§ Objective
Return the first line, the line containing "end_slot_margin = 22.5", and every line between them, exactly as they stand.

§ Material provided
++++++

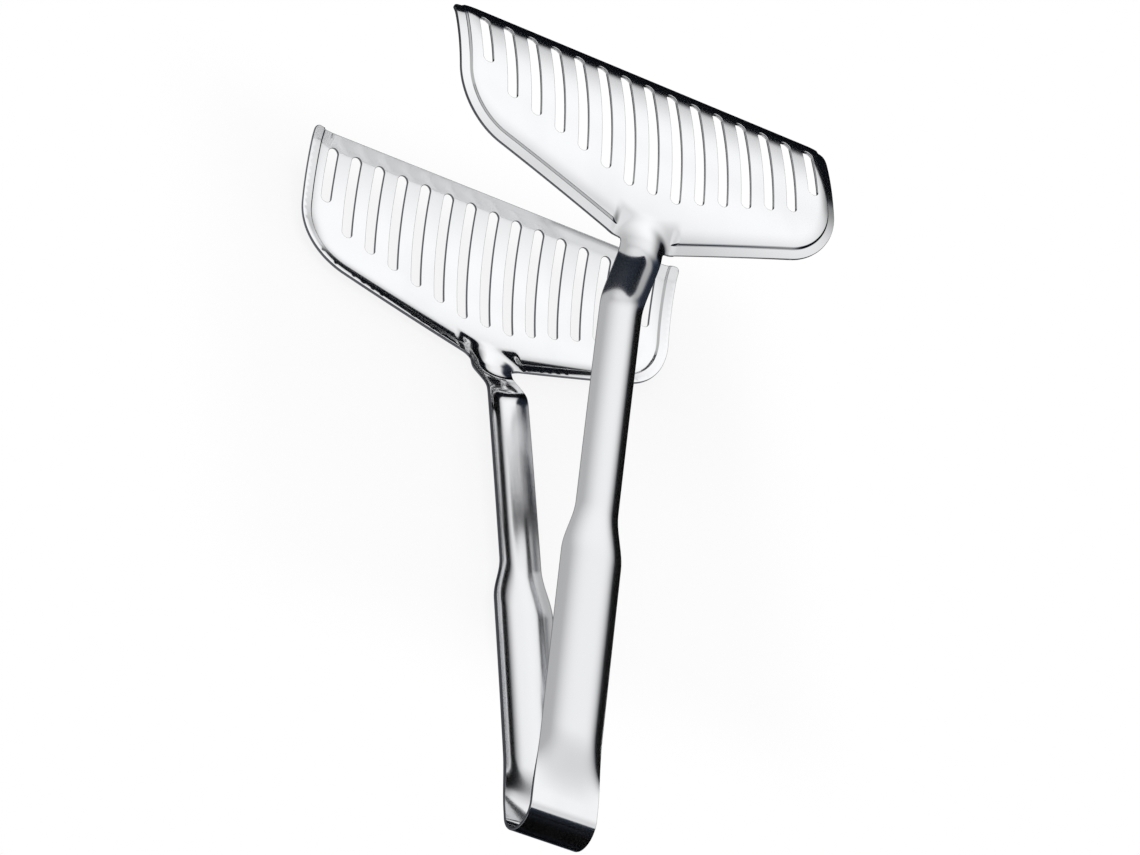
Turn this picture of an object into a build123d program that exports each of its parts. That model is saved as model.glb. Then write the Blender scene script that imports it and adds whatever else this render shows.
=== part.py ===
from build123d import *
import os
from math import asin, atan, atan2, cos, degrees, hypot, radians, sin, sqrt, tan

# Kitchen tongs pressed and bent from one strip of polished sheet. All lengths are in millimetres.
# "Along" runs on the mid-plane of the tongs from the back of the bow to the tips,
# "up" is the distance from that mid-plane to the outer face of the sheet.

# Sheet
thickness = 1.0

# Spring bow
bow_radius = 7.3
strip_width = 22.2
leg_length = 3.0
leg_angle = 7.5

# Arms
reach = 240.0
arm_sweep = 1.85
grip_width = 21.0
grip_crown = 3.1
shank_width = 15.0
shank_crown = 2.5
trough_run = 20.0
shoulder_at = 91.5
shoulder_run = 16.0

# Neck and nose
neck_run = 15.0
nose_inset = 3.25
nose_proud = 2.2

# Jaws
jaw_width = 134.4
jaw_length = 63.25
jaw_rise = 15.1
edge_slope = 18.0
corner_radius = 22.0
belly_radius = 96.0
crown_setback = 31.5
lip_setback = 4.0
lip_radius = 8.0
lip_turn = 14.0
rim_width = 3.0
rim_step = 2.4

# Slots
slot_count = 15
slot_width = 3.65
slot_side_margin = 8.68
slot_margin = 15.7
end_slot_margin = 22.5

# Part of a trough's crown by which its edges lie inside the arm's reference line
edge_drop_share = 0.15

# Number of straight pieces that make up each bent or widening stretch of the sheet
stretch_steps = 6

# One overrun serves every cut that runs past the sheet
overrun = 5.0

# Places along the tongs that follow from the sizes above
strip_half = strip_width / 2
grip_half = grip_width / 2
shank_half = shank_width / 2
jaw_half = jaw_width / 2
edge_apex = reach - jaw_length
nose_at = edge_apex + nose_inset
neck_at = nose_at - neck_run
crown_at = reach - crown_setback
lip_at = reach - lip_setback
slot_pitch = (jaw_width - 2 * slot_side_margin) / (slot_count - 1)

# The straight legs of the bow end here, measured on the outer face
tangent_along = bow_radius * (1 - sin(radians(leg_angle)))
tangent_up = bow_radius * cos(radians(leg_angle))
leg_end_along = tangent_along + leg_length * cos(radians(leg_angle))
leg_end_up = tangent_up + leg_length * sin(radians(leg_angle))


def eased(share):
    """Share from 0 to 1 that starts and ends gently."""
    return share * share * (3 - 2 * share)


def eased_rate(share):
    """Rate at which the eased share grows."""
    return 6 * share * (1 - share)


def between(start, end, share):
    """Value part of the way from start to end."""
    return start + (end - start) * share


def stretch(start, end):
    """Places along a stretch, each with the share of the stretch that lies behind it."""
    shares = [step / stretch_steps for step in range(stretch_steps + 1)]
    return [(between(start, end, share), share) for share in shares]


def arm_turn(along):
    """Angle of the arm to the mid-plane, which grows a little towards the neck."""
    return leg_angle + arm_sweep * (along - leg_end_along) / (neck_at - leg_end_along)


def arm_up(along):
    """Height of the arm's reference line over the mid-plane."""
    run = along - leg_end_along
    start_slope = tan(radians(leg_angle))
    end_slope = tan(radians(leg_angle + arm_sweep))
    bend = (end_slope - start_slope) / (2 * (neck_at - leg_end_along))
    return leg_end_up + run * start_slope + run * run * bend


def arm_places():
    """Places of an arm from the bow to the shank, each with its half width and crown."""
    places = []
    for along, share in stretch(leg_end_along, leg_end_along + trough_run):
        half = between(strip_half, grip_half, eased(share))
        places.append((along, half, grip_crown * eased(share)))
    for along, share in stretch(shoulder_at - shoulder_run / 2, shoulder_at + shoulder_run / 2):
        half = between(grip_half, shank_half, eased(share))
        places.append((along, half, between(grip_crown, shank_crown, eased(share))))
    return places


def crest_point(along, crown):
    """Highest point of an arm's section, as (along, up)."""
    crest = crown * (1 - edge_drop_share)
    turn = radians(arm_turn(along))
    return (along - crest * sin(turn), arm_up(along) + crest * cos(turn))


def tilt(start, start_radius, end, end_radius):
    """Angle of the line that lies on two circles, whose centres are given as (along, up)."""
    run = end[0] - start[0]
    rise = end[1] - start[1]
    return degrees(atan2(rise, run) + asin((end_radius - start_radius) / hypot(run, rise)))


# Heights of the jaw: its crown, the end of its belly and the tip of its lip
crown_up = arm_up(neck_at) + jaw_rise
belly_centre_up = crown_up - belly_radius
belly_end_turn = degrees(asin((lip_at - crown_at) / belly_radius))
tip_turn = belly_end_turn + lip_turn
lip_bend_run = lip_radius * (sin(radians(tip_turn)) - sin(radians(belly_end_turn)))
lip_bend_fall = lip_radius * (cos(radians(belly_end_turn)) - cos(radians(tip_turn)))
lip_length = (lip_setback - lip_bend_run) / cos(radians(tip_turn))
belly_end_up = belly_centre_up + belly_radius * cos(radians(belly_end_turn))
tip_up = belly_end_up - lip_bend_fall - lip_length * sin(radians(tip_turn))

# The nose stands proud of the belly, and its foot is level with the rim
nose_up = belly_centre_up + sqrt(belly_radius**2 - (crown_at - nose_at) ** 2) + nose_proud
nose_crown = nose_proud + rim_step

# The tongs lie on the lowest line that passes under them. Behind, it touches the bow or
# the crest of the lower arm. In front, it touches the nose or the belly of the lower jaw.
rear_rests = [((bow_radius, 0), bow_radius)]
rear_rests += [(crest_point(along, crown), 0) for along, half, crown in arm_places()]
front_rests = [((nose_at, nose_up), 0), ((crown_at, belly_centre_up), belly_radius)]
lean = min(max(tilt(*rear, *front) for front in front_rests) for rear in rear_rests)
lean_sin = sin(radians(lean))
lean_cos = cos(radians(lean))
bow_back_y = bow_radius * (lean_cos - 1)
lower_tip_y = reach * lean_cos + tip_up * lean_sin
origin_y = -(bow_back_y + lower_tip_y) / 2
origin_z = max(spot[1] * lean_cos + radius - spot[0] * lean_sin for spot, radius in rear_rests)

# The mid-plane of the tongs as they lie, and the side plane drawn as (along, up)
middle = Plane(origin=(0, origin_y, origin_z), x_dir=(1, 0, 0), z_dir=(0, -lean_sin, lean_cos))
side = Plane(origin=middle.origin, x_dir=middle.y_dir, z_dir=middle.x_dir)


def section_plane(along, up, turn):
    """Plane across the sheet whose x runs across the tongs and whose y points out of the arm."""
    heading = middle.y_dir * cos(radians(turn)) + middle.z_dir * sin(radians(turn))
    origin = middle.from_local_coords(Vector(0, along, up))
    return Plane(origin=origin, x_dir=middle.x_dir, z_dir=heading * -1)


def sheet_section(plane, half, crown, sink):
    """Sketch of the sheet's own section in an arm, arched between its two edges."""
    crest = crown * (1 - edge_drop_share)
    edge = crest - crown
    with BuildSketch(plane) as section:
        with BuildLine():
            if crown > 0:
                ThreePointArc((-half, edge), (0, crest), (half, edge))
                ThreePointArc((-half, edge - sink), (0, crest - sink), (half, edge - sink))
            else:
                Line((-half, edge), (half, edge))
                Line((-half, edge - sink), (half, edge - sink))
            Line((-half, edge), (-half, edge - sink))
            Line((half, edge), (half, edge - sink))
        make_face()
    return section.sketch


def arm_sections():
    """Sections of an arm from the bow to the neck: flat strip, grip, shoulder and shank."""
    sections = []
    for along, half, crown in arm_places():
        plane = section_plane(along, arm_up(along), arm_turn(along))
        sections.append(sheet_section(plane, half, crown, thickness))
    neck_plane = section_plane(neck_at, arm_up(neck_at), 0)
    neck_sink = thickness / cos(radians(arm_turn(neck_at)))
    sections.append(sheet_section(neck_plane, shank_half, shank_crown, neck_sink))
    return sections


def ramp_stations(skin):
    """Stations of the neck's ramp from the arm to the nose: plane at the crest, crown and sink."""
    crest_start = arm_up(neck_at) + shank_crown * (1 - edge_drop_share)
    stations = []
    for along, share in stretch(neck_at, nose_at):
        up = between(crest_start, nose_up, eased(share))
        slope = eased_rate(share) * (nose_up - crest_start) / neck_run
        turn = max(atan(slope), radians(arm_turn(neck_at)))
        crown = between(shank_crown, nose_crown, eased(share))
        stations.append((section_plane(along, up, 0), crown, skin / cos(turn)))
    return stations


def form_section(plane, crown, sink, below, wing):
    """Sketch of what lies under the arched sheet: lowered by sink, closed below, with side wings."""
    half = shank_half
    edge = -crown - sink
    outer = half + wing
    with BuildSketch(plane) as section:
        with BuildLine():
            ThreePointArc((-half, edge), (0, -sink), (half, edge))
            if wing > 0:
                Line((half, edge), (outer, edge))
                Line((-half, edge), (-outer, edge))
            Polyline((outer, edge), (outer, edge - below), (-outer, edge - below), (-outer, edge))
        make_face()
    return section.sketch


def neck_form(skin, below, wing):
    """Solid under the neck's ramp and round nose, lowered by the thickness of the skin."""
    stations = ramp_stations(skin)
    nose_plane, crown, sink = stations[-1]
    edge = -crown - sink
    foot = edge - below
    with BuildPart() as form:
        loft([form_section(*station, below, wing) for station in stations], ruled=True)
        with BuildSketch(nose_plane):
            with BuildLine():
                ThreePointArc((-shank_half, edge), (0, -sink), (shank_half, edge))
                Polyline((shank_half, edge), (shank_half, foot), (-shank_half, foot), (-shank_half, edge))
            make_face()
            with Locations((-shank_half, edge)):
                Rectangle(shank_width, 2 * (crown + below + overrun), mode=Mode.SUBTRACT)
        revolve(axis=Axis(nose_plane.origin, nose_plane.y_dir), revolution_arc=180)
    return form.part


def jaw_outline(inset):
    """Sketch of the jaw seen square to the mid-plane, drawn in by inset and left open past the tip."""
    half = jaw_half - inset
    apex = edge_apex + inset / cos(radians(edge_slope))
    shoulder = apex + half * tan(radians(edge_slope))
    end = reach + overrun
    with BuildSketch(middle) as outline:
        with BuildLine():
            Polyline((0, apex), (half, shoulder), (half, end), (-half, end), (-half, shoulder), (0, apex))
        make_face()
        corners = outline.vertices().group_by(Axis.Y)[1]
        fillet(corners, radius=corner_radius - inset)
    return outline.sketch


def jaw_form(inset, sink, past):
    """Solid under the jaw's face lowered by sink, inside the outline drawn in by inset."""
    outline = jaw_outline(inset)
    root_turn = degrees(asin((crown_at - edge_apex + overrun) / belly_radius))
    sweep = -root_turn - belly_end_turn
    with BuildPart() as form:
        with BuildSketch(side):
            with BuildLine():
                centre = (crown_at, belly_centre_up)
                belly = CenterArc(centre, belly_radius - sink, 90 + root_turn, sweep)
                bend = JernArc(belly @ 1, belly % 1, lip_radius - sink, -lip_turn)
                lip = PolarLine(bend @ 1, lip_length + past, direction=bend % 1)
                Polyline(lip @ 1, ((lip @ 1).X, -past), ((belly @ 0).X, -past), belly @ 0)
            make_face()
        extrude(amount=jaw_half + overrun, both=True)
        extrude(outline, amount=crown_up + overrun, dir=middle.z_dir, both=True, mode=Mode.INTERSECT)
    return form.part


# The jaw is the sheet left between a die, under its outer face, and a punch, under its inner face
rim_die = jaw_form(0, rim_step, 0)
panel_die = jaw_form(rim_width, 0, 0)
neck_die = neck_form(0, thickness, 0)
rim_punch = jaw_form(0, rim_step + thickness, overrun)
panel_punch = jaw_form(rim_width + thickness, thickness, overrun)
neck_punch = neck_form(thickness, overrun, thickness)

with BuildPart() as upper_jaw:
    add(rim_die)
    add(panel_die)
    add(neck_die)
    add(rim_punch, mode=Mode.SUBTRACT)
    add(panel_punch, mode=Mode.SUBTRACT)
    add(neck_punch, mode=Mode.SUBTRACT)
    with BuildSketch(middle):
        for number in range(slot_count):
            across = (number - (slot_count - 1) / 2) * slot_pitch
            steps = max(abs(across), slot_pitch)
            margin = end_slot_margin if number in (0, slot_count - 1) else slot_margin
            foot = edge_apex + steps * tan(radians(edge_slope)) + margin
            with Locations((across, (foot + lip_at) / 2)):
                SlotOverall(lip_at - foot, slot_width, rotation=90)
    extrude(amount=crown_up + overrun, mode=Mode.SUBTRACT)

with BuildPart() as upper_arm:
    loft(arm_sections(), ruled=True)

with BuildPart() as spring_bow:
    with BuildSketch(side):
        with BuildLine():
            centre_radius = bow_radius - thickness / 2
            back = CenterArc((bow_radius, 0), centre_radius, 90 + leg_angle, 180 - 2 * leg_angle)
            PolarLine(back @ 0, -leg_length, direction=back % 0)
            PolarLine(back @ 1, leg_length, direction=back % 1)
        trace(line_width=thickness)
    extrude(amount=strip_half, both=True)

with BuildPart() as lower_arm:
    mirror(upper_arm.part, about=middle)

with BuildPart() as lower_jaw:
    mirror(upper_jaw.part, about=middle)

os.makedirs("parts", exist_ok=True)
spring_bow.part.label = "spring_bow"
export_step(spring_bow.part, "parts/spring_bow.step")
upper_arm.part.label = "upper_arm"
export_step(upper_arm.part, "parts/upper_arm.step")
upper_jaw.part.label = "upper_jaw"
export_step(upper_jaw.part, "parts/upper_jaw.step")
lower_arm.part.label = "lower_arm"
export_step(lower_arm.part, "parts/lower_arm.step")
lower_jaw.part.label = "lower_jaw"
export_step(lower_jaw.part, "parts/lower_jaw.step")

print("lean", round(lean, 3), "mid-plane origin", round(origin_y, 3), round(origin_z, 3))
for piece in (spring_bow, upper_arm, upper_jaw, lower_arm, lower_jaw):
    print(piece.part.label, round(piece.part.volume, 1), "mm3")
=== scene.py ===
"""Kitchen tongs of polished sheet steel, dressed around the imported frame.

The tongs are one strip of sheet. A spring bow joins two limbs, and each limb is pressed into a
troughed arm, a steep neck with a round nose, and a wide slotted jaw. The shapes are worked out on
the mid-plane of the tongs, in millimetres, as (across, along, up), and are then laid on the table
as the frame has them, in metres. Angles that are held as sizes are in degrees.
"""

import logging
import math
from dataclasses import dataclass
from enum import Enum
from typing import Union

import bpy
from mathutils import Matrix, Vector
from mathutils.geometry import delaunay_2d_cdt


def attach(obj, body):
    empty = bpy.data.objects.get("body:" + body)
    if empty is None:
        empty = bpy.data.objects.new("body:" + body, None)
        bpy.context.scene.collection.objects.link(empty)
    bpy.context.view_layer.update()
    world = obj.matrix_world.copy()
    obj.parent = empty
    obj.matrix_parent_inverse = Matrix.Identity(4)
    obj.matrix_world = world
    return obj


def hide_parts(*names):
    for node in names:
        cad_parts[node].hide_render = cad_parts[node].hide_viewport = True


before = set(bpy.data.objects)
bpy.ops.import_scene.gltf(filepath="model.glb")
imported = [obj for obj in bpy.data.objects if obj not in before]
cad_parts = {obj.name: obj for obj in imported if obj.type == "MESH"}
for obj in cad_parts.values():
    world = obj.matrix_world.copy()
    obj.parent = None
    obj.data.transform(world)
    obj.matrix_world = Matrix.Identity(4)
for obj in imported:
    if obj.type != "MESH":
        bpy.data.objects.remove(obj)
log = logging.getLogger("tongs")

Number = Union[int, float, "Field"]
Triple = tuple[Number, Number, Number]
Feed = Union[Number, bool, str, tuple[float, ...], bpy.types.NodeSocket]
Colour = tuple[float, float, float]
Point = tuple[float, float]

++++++

§ The result
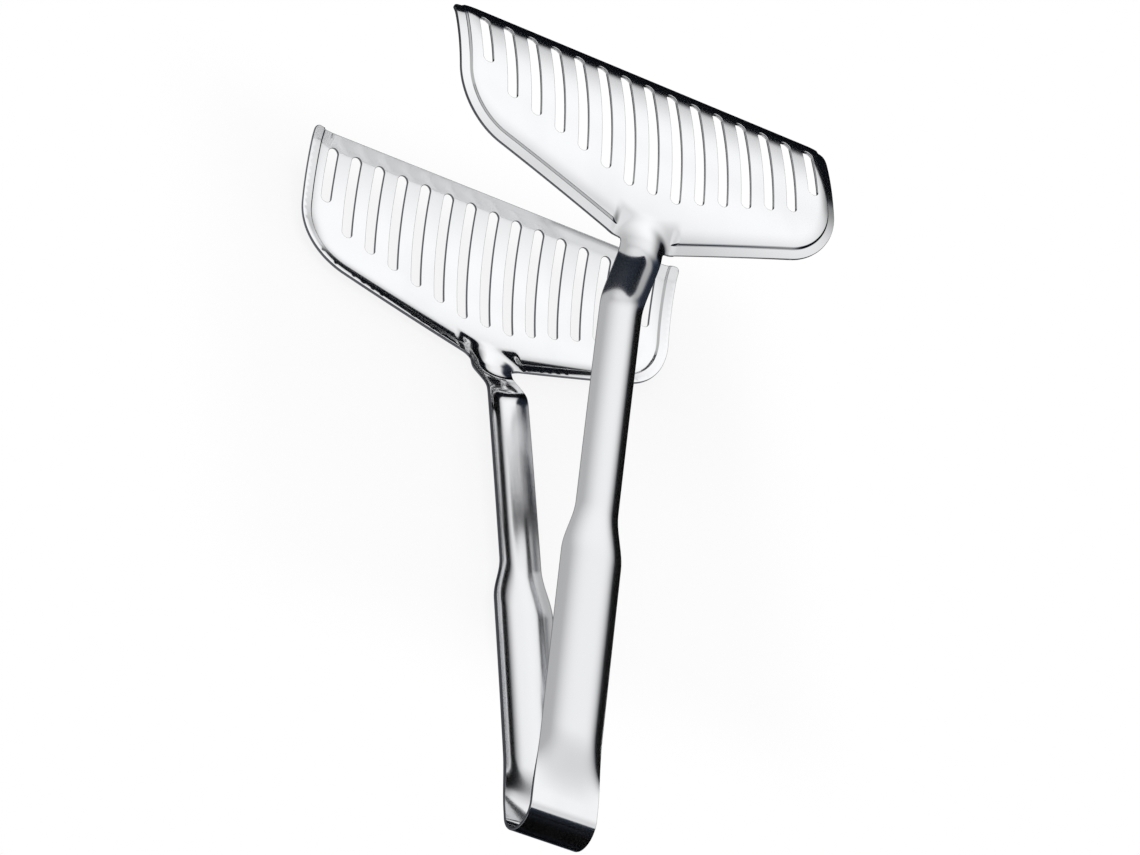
Turn this picture of an object into a build123d program that exports each of its parts. That model is saved as model.glb. Then write the Blender scene script that imports it and adds whatever else this render shows.
=== part.py ===
from build123d import *
import os
from math import asin, atan, atan2, cos, degrees, hypot, radians, sin, sqrt, tan

# Kitchen tongs pressed and bent from one strip of polished sheet. All lengths are in millimetres.
# "Along" runs on the mid-plane of the tongs from the back of the bow to the tips,
# "up" is the distance from that mid-plane to the outer face of the sheet.

# Sheet
thickness = 1.0

# Spring bow
bow_radius = 7.3
strip_width = 22.2
leg_length = 3.0
leg_angle = 7.5

# Arms
reach = 240.0
arm_sweep = 1.85
grip_width = 21.0
grip_crown = 3.1
shank_width = 15.0
shank_crown = 2.5
trough_run = 20.0
shoulder_at = 91.5
shoulder_run = 16.0

# Neck and nose
neck_run = 15.0
nose_inset = 3.25
nose_proud = 2.2

# Jaws
jaw_width = 134.4
jaw_length = 63.25
jaw_rise = 15.1
edge_slope = 18.0
corner_radius = 22.0
belly_radius = 96.0
crown_setback = 31.5
lip_setback = 4.0
lip_radius = 8.0
lip_turn = 14.0
rim_width = 3.0
rim_step = 2.4

# Slots
slot_count = 15
slot_width = 3.65
slot_side_margin = 8.68
slot_margin = 15.7
end_slot_margin = 22.5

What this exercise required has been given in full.